Art Exposing Hate Crimes Against Muslims Vandalized

(CHICAGO, 5/12/10) The Chicago chapter of the Council on American-Islamic Relations (CAIR-Chicago) announced today that vandals defaced an exhibit by Muslim graduate student Anida Yoeu Ali at the School of the Art Institute of Chicago (SAIC).

CAIR-Chicago said the exhibit, which addressed racial profiling and the rise of violence and hate directed at Muslims in the post-9/11 era, was vandalized with large caricatures and a word bubble highlighting the text “Kill all Arabs.” To view images of the defaced artwork click here:

Ali’s exhibit is part of a larger ongoing series of work, the “1700% Project,” which is a collaborative project that uses art as a form of response to hate crimes.

CAIR-Chicago Civil Rights Director Christina Abraham said: “This act of vandalism is a hate crime and it is clear that bigotry and racism was behind it.
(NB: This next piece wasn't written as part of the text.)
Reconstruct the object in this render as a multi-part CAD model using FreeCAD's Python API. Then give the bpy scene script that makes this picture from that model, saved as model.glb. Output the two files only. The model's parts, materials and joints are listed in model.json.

This artist was targeted based on her religion. Acts like these promote censorship and are an attack on anyone who believes in freedom of expression and freedom of speech.”

Abraham accompanied the Muslim artist today in a meeting with the deans of the School of the Art Institute of Chicago.
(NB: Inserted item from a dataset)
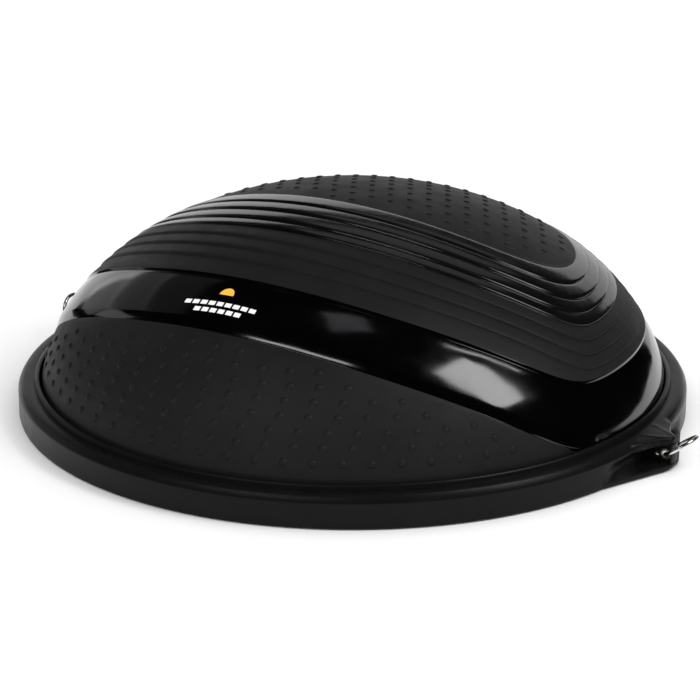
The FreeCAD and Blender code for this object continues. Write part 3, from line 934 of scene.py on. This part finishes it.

“This is not just an assault on me as an artist, this is an attack on multiple communities to which the work speaks for,” Ali said. She added: “We must work to transform the marks of vandalism and hate into public acts of collective healing and reclamation. This is a call to action to respond as a community.”
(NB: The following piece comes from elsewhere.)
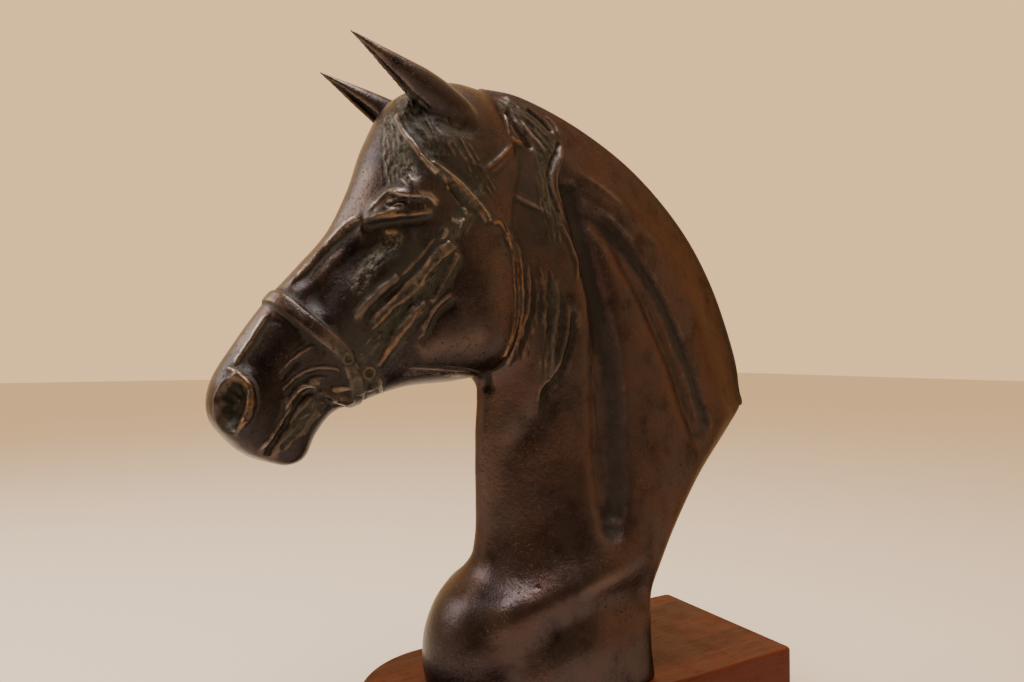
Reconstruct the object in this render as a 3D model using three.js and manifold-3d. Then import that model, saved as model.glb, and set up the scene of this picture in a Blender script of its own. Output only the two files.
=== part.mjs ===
import * as THREE from "three";
import { mergeVertices } from "three/addons/utils/BufferGeometryUtils.js";
import Module from "manifold-3d";

const wasm = await Module();
wasm.setup();

// Wooden base: millimetres, round at the front end, square at the back
const baseWidth = 102;
const baseLength = 231;
const baseHeight = 50;
const baseEdge = 1.5;
const baseCorner = 3;

// Side-view points are [forward, up]: forward of the middle of the base, up from its top face.
// Neck stations run from the base to the poll, front line to crest line. "half" holds the
// half-widths at 30, 60, 90, 120 and 150 degrees round the section, from front to back.
const neckStations = [
  { from: [82, 0], to: [-35, 0], half: [20, 36, 44.5, 46, 37] },
  { from: [84, 13], to: [-35, 13], half: [21, 37, 45, 44.5, 35] },
  { from: [82.5, 28], to: [-36.5, 27], half: [21, 37, 44.5, 42.5, 33] },
  { from: [75, 43], to: [-39.5, 42], half: [20, 35, 43, 40.5, 31] },
  { from: [60, 56], to: [-46.5, 57], half: [18, 32, 41, 39, 30] },
  { from: [56.5, 71], to: [-62, 75], half: [15, 28, 38, 37, 26] },
  { from: [56.5, 90], to: [-86, 97], half: [14, 26, 35, 33, 20] },
  { from: [57, 106], to: [-114, 119], half: [14, 25, 32.5, 29, 14] },
  { from: [57, 117], to: [-129, 132], half: [14, 25, 30.5, 25.5, 9] },
  { from: [57, 125], to: [-127.5, 142], half: [14, 24.5, 29.5, 23, 7.5] },
  { from: [56.5, 133], to: [-122.5, 165], half: [14, 24, 28.5, 22, 7] },
  { from: [56, 141], to: [-104, 205.5], half: [14, 23.5, 27, 21, 7.5] },
  { from: [57, 149], to: [-79, 239], half: [14, 22.5, 25.5, 20, 8] },
  { from: [63, 157], to: [-44, 268], half: [14, 21.5, 24, 19, 8.5] },
  { from: [68, 168], to: [-6, 287.3], half: [14, 20.5, 23, 18, 9] },
  { from: [76, 185], to: [32, 298.5], half: [13, 19, 21.5, 17, 9] },
  { from: [84, 210], to: [58, 299], half: [11, 16, 18, 14, 8] },
];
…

There are no suspects in the incident. No other art exhibits displayed at the Sullivan Galleries were vandalized. There are no security cameras inside the gallery.

Ali was on NPR’s Worldview last week discussing the 1700% Project as part of the show’s series on Islamic Reform and identity. Ali’s discussed American Muslims using art as a vehicle for expression and social change.

SEE:Islamic Reform: Towards a Global Reformation Movement

Dr. Nora Taylor, Department of Art History Graduate Director said: “As a community, we should support personal expressions by students in the context of exhibitions and studio presentations, no matter what political or religious inclination they might project. Anida Yoeu Ali has devoted her life to fighting prejudice and violence. I am saddened that such immature behavior was displayed on the part of those who vandalized her work.”


CAIR-Chicago is a chapter of America’s largest Muslim civil rights group, which has 33 offices and chapters nationwide and in Canada. Its mission is to promote justice, enhance the understanding of Islam, and empower American Muslims.